Elf Power: Creatures

News   2024-07-03 01:52:28

Elf Power has been playing its own brand of garage psychedelia since the early '90s, even before the band allied itself with the likeminded collective known as The Elephant 6 Recording Company. The E6 label initially presented inventive homemade productions that were simultaneously dreamy, melodic, and raw, but its later output gave equal time to murky and pretentious neo-prog, with oddball instrumentation and pseudo-mythic decor seemingly swiped from Yes' Tales From Topographic Oceans.

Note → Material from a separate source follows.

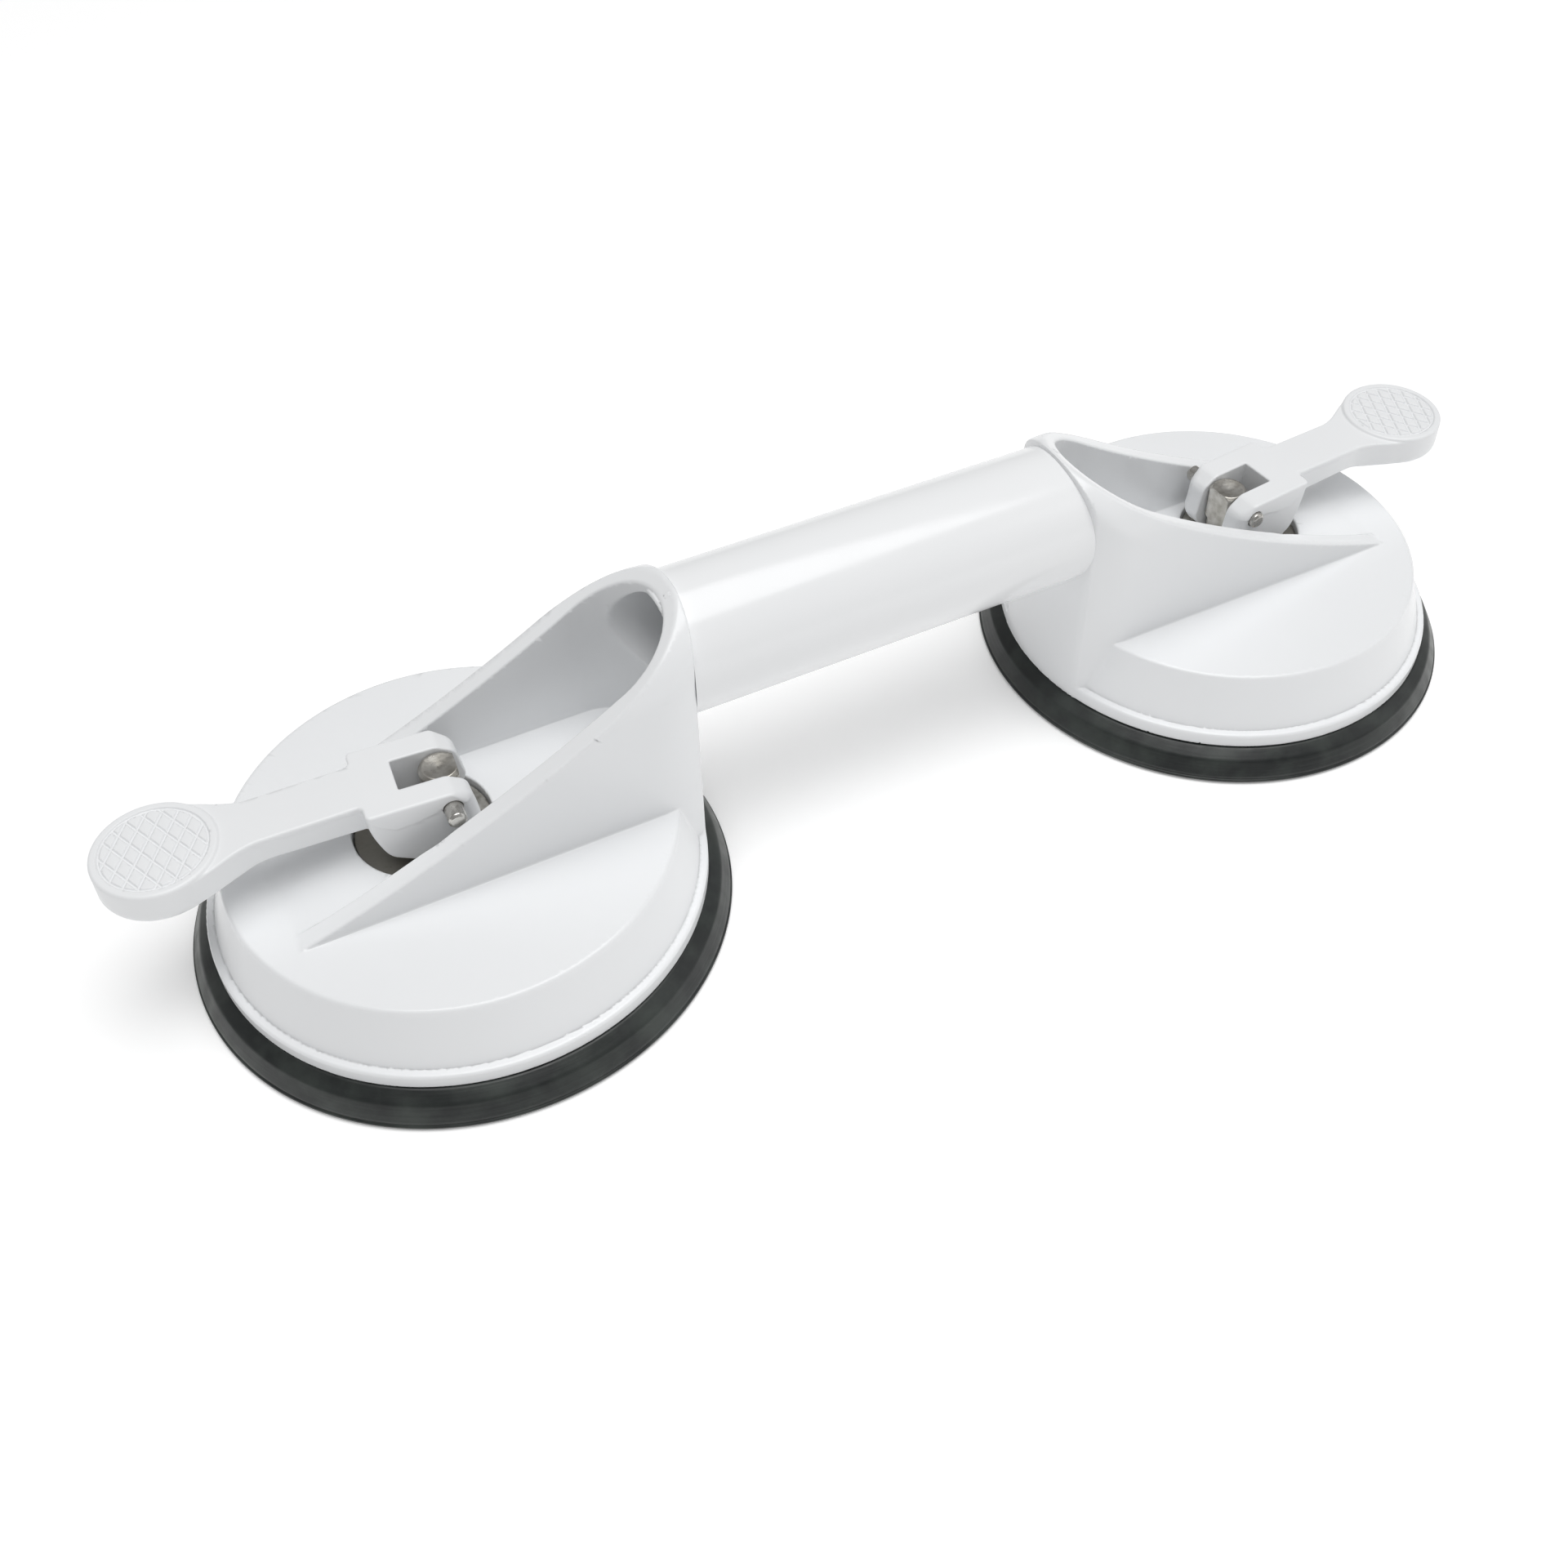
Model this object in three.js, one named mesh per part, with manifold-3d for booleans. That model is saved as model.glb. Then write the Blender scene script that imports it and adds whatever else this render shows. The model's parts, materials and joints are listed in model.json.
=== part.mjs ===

Elf Power has long had its feet in the best and worst of the Elephant 6 stylistic streams, having recorded some of the catchiest songs that the ramshackle dreampop genre had to offer, while giving those songs titles like "Into The Everlasting Time." The Athens quartet's latest, Creatures, is a concept album about the various monsters that arise from the human subconscious. But as precious as that may sound, the what-dwells-in-darkness theme actually anchors Elf Power, pulling the group down from fairyland. Singer-songwriter Andrew Rieger submerges his wispy monotone vocals in grime and echo, and on the title track and "Palace Of The Flames," the unusual chord changes and thoughtful melodic structures bring an aura of elegance to the spooky mental mansions that the lyrics describe. The requisite rock-orchestra backdrop of strings, keys, and kitchen sinks also falls under more exact control, mostly working to enhance the mood instead of supplying cheap novelty (with a few exceptions where the arrangements are too giddy for the nightmarish visions they're supposed to support). Creatures misses producer Dave Fridmann, who gave the last two Elf Power discs much of their sparkle, and it misses departed bassist Bryan Poole, whose punk grounding and odd pop-song contributions put Rieger's flights of fancy into context. But Creatures' scuffed-up sound serves these stories of beasts, demons, and the fears they provoke. The record is as tuneful and spirited and bordering-on-goofy as anything in the Elf Power catalog. It's also as affecting, with a palpable sense of anxiety about, as one song puts it, "Things That Should Not Be."